How to Pay Your Electricity Bill
Once you have viewed the bill, paying it is straightforward, and you no longer need to stand in a bank queue. Most people now pay through mobile wallets such as JazzCash and Easypaisa, or through their bank's app, by entering the same reference number and confirming the amount. Internet banking, ATM bill payment, and over-the-counter payment at designated banks all remain available for those who prefer them.
After paying digitally, keep the confirmation message or screenshot until the payment reflects in the next bill, since clearing can take a day or two. A digital payment record is also useful evidence if any dispute over a "missed" payment ever arises.
Checking Old or Duplicate Bills
A common need is to retrieve a previous month's bill — for a tax record, a tenancy file, or to compare usage over time. The online tools generally let you view the current bill directly, and many DISCOs also expose recent billing history once you have entered your reference number, so you can step back through earlier months and download those as duplicates too.

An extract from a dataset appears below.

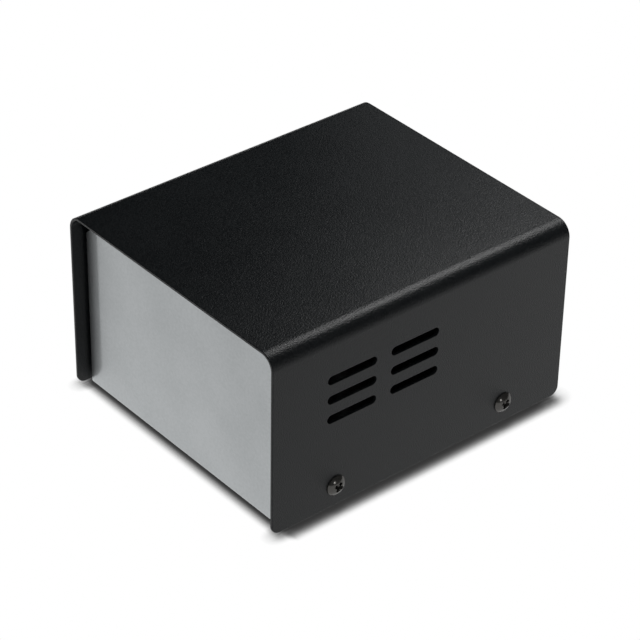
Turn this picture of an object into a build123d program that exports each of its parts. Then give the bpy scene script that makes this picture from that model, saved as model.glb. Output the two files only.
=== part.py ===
from build123d import *
from math import radians, tan
import os

# Outside of the closed case, in millimetres: X is across, Y runs from front to rear, Z is up
case_width = 100.0
case_depth = 117.0
case_height = 65.0

# Cover, one steel sheet bent down at both sides
cover_sheet = 1.0
cover_bend_inside = 4.2
cover_corner_radius = 3.0
cover_edge_break = 0.15
cover_foot = 1.1

# Vent slots, alike in both side walls
slot_length = 18.8
slot_width = 3.05
slot_rows = 3
slot_columns = 2
slot_row_pitch = 7.0
slot_column_pitch = 24.4
slot_top_drop = 17.1
slot_front_inset = 30.0

# Chassis, one aluminium sheet folded into base, front panel, rear panel and side flanges
chassis_sheet = 1.0
chassis_bend_inside = 0.6
panel_recess = 4.7
panel_side_gap = 1.1
panel_top_gap = 0.3
panel_corner_cut = 6.7
flange_clearance = 0.2
flange_height = 15.0
flange_corner_radius = 3.0
relief_width = 1.6
relief_reach = 1.0

# Cover screws, M3 with a low domed head and a cross recess
screw_end_inset = 24.45
screw_rise = 8.5
screw_thread = 3.0
screw_length = 6.0
screw_hole_clearance = 0.2
head_diameter = 6.9
head_height = 1.9
head_rim = 0.35
recess_span = 3.7
recess_floor_span = 2.3
recess_wing = 1.3
recess_side_angle = 26.5
recess_floor_angle = 20.0
recess_turn = -20.0

# Press-in nuts, set into the side flanges from inside the case
nut_head_diameter = 6.3
nut_head_height = 1.5
nut_shank_diameter = 4.2
nut_shank_length = 0.9
nut_bore_clearance = 0.05
nut_press_clearance = 0.02

# How near an edge's place has to be to the one looked for
pick_reach = 0.001

# Worked out from the sizes above
half_width = case_width / 2
half_depth = case_depth / 2
cover_bend_outside = cover_bend_inside + cover_sheet
cover_inner_half = half_width - cover_sheet
cover_underside = case_height - cover_sheet
chassis_bend_outside = chassis_bend_inside + chassis_sheet
panel_face = half_depth - panel_recess
panel_half_width = cover_inner_half - panel_side_gap
panel_top = cover_underside - panel_top_gap
flange_face = cover_inner_half - flange_clearance
flange_inner = flange_face - chassis_sheet
flange_bend_start = flange_face - chassis_bend_outside
relief_start = panel_face - chassis_bend_outside
flange_half_length = relief_start - relief_width
screw_row = half_depth - screw_end_inset


def folded_section(plane, half_span, foot, head, sheet, bend_outside, bend_inside):
    """Face of a sheet folded twice into a channel, drawn on a plane; foot is its open end."""
    inward = 1 if head > foot else -1
    with BuildSketch(plane) as section:
        with BuildLine():
            outer = FilletPolyline(
                (-half_span, foot), (-half_span, head), (half_span, head), (half_span, foot),
                radius=bend_outside,
            )
            inner = FilletPolyline(
                (sheet - half_span, foot),
                (sheet - half_span, head - inward * sheet),
                (half_span - sheet, head - inward * sheet),
                (half_span - sheet, foot),
                radius=bend_inside,
            )
            Line(outer @ 0, inner @ 0)
            Line(outer @ 1, inner @ 1)
        make_face()
    return section.sketch


def edges_along(part, axis, height):
    """Edges parallel to an axis whose middle lies at the given height."""
    level = part.edges().filter_by(axis)
    return level.filter_by_position(Axis.Z, height - pick_reach, height + pick_reach)


def outer_corners(edges, reach, axis):
    """Those edges whose middle lies furthest out along an axis, on both sides."""
    high_side = edges.filter_by_position(axis, reach - pick_reach, reach + pick_reach)
    low_side = edges.filter_by_position(axis, -reach - pick_reach, pick_reach - reach)
    return high_side + low_side


def side_places():
    """Names and places of the four cover screws: side is +1 on the right wall and -1 on the left."""
    for side, side_name in ((1, "right"), (-1, "left")):
        for end, end_name in ((-1, "front"), (1, "rear")):
            yield f"{side_name}_{end_name}", side, end * screw_row


def wall_plane(side, wall_x, along):
    """Plane on a side wall at a screw's place, facing out of the case."""
    return Plane(origin=(side * wall_x, along, screw_rise), x_dir=(0, 1, 0), z_dir=(side, 0, 0))


def screw_row_holes(radius):
    """Rods along X that drill the screw holes through both sides."""
    with BuildPart() as drills:
        with BuildSketch(Plane.YZ):
            with Locations((-screw_row, screw_rise), (screw_row, screw_rise)):
                Circle(radius)
        extrude(amount=half_width + cover_sheet, both=True)
    return drills.part


def vent_slots():
    """Round-ended bars along X that punch the vents through both side walls."""
    middle_y = slot_front_inset + (slot_columns - 1) * slot_column_pitch / 2 - half_depth
    middle_z = case_height - slot_top_drop - (slot_rows - 1) * slot_row_pitch / 2
    with BuildPart() as punches:
        with BuildSketch(Plane.YZ):
            with Locations((middle_y, middle_z)):
                with GridLocations(slot_column_pitch, slot_row_pitch, slot_columns, slot_rows):
                    SlotOverall(slot_length, slot_width)
        extrude(amount=half_width + cover_sheet, both=True)
    return punches.part


def make_cover():
    """Cover sheet with its bends, rounded lower corners, deburred rim, vents and screw holes."""
    section = folded_section(
        Plane.XZ,
        half_width,
        cover_foot,
        case_height,
        cover_sheet,
        cover_bend_outside,
        cover_bend_inside,
    )
    sheet = extrude(section, amount=half_depth, both=True)
    lower_corners = outer_corners(edges_along(sheet, Axis.X, cover_foot), half_depth, Axis.Y)
    sheet = fillet(lower_corners, radius=cover_corner_radius)
    rim = [
        edge for edge in sheet.edges()
        if edge.length > cover_sheet + pick_reach and not is_wall_line(edge)
    ]
    sheet = chamfer(rim, length=cover_edge_break)
    return sheet - vent_slots() - screw_row_holes(screw_thread / 2 + screw_hole_clearance)


def is_wall_line(edge):
    """True for the lines along Y where a bend meets the flat sheet."""
    return edge.length > case_depth / 2 and edge.center().Z > cover_foot + cover_corner_radius


def make_chassis():
    """Chassis sheet: base and panels, with the side flanges folded up between corner reliefs."""
    section = folded_section(
        Plane.YZ, panel_face, panel_top, 0, chassis_sheet, chassis_bend_outside, chassis_bend_inside
    )
    tray = extrude(section, amount=panel_half_width, both=True)
    panel_corners = outer_corners(edges_along(tray, Axis.Y, panel_top), panel_half_width, Axis.X)
    tray = chamfer(panel_corners, length=panel_corner_cut)
    for side in (1, -1):
        tray = tray - base_notch(side) + side_flange(side)
    return tray - screw_row_holes(nut_shank_diameter / 2 + nut_press_clearance)


def base_notch(side):
    """Strip of base cut away at one side, with a round-ended relief at each end of the fold."""
    strip_width = half_width - flange_bend_start
    middle_x = side * (flange_bend_start + strip_width / 2)
    relief_row = relief_start - relief_width / 2
    relief_length = strip_width + relief_reach
    relief_x = side * (half_width - relief_length / 2)
    with BuildPart() as notch:
        with BuildSketch():
            with Locations((middle_x, 0)):
                Rectangle(strip_width, 2 * relief_start)
            with Locations((relief_x, -relief_row), (relief_x, relief_row)):
                SlotOverall(relief_length + relief_width, relief_width)
        extrude(amount=chassis_sheet)
    return notch.part


def side_flange(side):
    """Upturned flange at one side, with rounded ends."""
    root = flange_bend_start - relief_reach
    with BuildPart() as flange:
        with BuildSketch(Plane.XZ):
            with BuildLine():
                outer = FilletPolyline(
                    (side * root, 0), (side * flange_face, 0), (side * flange_face, flange_height),
                    radius=chassis_bend_outside,
                )
                inner = FilletPolyline(
                    (side * root, chassis_sheet),
                    (side * flange_inner, chassis_sheet),
                    (side * flange_inner, flange_height),
                    radius=chassis_bend_inside,
                )
                Line(outer @ 0, inner @ 0)
                Line(outer @ 1, inner @ 1)
            make_face()
        extrude(amount=flange_half_length, both=True)
        tips = outer_corners(edges_along(flange.part, Axis.X, flange_height), flange_half_length, Axis.Y)
        fillet(tips, radius=flange_corner_radius)
    return flange.part


def make_press_nut():
    """Round nut about +Z: its head lies under z = 0 and its shank stands above, in the sheet."""
    head_radius = nut_head_diameter / 2
    shank_radius = nut_shank_diameter / 2
    bore_radius = screw_thread / 2 + nut_bore_clearance
    with BuildPart() as nut:
        with BuildSketch(Plane.XZ):
            with BuildLine():
                Polyline(
                    (bore_radius, -nut_head_height),
                    (head_radius, -nut_head_height),
                    (head_radius, 0),
                    (shank_radius, 0),
                    (shank_radius, nut_shank_length),
                    (bore_radius, nut_shank_length),
                    close=True,
                )
            make_face()
        revolve(axis=Axis.Z)
    return nut.part


def make_screw():
    """Machine screw about +Z: its head sits on z = 0 and its shank points down."""
    head_radius = head_diameter / 2
    shank_radius = screw_thread / 2
    dome = head_height - head_rim
    dome_radius = (head_radius**2 + dome**2) / (2 * dome)
    with BuildPart() as screw:
        with BuildSketch(Plane.XZ):
            with BuildLine():
                Polyline(
                    (0, head_height),
                    (0, -screw_length),
                    (shank_radius, -screw_length),
                    (shank_radius, 0),
                    (head_radius, 0),
                    (head_radius, head_rim),
                )
                RadiusArc((head_radius, head_rim), (0, head_height), -dome_radius)
            make_face()
        revolve(axis=Axis.Z)
    return screw.part - cross_recess()


def cross_recess():
    """Cross-shaped driver recess: two crossed wings, their ends sloping in to a shallow point."""
    mouth = recess_span / 2
    floor = recess_floor_span / 2
    floor_height = head_height - (mouth - floor) / tan(radians(recess_side_angle))
    point_height = floor_height - floor * tan(radians(recess_floor_angle))
    with BuildPart() as recess:
        for turn in (recess_turn, recess_turn + 90):
            with BuildSketch(Plane.XZ.rotated((0, turn, 0))):
                Polygon(
                    (-mouth, head_height),
                    (mouth, head_height),
                    (floor, floor_height),
                    (0, point_height),
                    (-floor, floor_height),
                    align=None,
                )
            extrude(amount=recess_wing / 2, both=True)
    return recess.part


def write_node(name, part):
    """Write one named piece."""
    part.label = name
    export_step(part, f"parts/{name}.step")


def main():
    """Build every piece in its place and write it."""
    os.makedirs("parts", exist_ok=True)
    write_node("cover", make_cover())
    write_node("chassis", make_chassis())
    screw = make_screw()
    nut = make_press_nut()
    for place, side, along in side_places():
        write_node(f"screw_{place}", wall_plane(side, half_width, along) * screw)
        write_node(f"press_nut_{place}", wall_plane(side, flange_inner, along) * nut)


main()
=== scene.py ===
"""Finishes and fine detail of a folded metal project enclosure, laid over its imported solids."""

import logging
import math
from dataclasses import dataclass
from enum import Enum

import bmesh
import bpy
from mathutils import Matrix, Vector


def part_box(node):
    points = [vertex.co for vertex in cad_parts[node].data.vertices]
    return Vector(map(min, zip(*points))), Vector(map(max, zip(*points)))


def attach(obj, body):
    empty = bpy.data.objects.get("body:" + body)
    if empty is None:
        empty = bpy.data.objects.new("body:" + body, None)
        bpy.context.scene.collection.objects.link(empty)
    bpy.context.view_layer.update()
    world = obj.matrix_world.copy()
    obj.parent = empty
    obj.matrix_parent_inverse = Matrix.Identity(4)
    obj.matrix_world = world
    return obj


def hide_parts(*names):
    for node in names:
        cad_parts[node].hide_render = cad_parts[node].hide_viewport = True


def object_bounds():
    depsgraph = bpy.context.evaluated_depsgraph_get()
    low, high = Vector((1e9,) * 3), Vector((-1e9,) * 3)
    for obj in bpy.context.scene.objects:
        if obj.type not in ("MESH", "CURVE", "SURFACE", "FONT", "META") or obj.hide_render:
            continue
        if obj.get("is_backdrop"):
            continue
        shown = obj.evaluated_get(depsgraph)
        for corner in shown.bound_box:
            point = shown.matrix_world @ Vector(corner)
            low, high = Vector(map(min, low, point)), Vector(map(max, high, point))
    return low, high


MM = 0.001

# Corners nearer than this are one: on a packed sheet in metres, on a fastening in its millimetres
SHEET_MERGE = 0.002 * MM
FASTENING_MERGE = 0.001

# Faces of a packed sheet that turn less than this are one flat face, in degrees
FLAT_TURN = 0.4

# How near a corner has to be to a cutting plane to lie in it
CUT_REACH = 1e-7

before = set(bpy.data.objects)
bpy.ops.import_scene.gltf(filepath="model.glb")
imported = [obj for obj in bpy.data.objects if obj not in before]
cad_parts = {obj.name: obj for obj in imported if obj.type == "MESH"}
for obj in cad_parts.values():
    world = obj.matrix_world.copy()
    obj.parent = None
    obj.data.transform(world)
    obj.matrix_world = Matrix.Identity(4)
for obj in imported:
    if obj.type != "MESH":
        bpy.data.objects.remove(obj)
log = logging.getLogger("enclosure")


class Side(Enum):
    """Side walls of the case, each with the sign of X that it stands on."""

    RIGHT = 1
    LEFT = -1


class End(Enum):
    """Ends of a side wall, each with the sign of Y that it lies at."""

    FRONT = -1
    REAR = 1


class Joining(Enum):
    """Ways to work one closed mesh with another."""

    FUSE = "UNION"
    CUT = "DIFFERENCE"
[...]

For tenants and landlords in particular, keeping a downloaded copy of each month's bill creates a clean paper trail that prevents disputes about who paid what. It takes seconds to save the PDF, and it removes any later argument entirely.
A Note on Other Utility Bills
Electricity is rarely the only bill to track. The same approach — find the reference number, enter it on a free online tool, view and pay — applies to gas as well. If you also need to check your gas bill, DB Center covers the gas bill check for both SNGPL and SSGC networks, so you can manage both utilities from one place rather than juggling separate portals.
The Short Version
Find your reference number on any past bill, open DB Center's free electricity bill checker or your DISCO's dedicated page, and your current bill appears in seconds — ready to view, download, or pay. There is no login and no fee. If the site does not open on your connection, a VPN fixes it immediately.
Checking takes less time than finding the paper bill ever did, and doing it a few days before the due date is the simplest habit for never paying a late surcharge again.